One of the things I love about Canada is that it has always felt like we are striving to be better; better as a country and better as individuals. No country is perfect, but for all of our flaws, I’ve always believed Canada to be a place where we feel tall because we try to raise everybody up, not because we push others down. All of the wonderful things about Canada make it easy to look south with a certain smugness. That terrifies me, however, because I worry that Canadians don’t understand that when we look toward the southern border, we are staring at a fun-house mirror.

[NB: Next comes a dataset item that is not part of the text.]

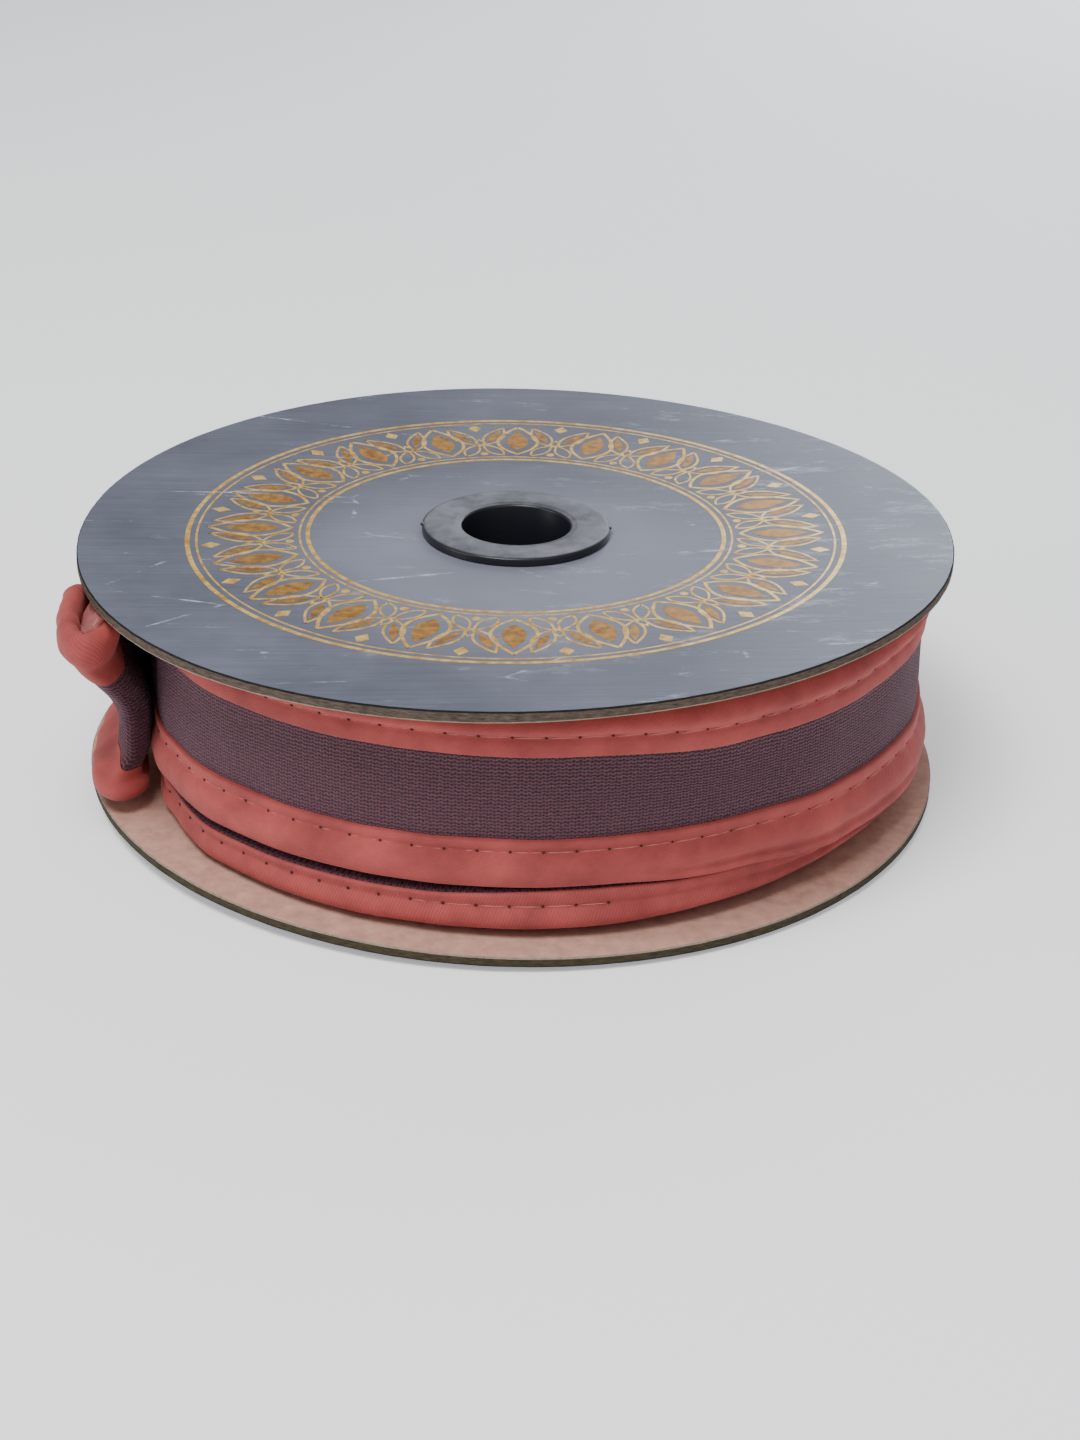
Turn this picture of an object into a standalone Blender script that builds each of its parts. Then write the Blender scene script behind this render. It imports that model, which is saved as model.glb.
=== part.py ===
"""A reel of double piping trim: two round boards on a moulded hub, the wound trim, and its folded loose end.

The origin is at the centre of the reel's underside, +Z is up, and the loose end is at the left, -X.
A bearing is an angle round the reel in degrees from the front, -Y, and grows towards the right, +X.
"""

import math

import bmesh
import bpy
from mathutils import Vector

MM = 0.001

# Reel boards
BOARD_RADIUS = 101.6 * MM
LOWER_BOARD_RADIUS = 101.0 * MM
BOARD_HOLE = 15.0 * MM
BOARD_THICKNESS = 2.2 * MM
EDGE_ROUND = 0.3 * MM
LOWER_BOARD_Z = 2.1 * MM
UPPER_BOARD_Z = 57.0 * MM
BOARD_RINGS = (52.0 * MM, 80.0 * MM)
BOARD_STEPS = 80
WARP_POWER = 1.5

# Hub
COLLAR_RADIUS = 22.0 * MM
COLLAR_HEIGHT = 1.8 * MM
BORE_RADIUS = 12.7 * MM
BORE_CHAMFER = 0.5 * MM
SLEEVE_RADIUS = 14.6 * MM
SLEEVE_GAP = 0.6 * MM
HUB_STEPS = 40
PIECE_GAP = 0.3 * MM

# Wound trim
ROLL_BORE = 15.2 * MM
ROLL_FLOOR = 5.4 * MM
ROLL_CROWN = 55.9 * MM
ROLL_STEPS = 96
UPPER_STITCH_RISE = 4.5 * MM

# Loose end
TAPE_HALF = 0.6 * MM
LIP_HALF = 0.9 * MM
LOWER_CORD_HALF = 2.3 * MM
UPPER_CORD_HALF = 2.5 * MM
TAPE_STEPS = 6
TAIL_STEPS_PER_ROW = 3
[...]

The circus atmosphere of Mr. Trump’s fascist-styled rallies, his declarations that seem lifted from Germany in the mid-1930s, the concentration camps he’s filling with Central and South American immigrants, the demagoguery, are all hard to imagine in Canada, but they shouldn’t be. We think these are things that can’t happen instead of being honest about our history of already allowing them to happen.
I believe the vast majority of Canadians are good and kind, that we deserve the reputation of goofy politeness and thoughtfulness that gets made fun of in movies and television shows. But I also believe that this politeness sometimes allows the exact kind of hatred fomented by Mr. Trump to fester underneath the surface. Because we believe that it can’t happen here, we are too hesitant to talk about the way in which some people – and politicians – are already admiring the reflection they see when they look south.
I’m at a point in my life where I don’t know which country I belong to. I am American and I am Canadian, but when I read about children locked in cages, when I see video of Mr. Trump’s rallies that could be lifted from the Third Reich, it makes me long for a time when the easiest way to define what it meant to be Canadian was to point at the United States and say, “not that.”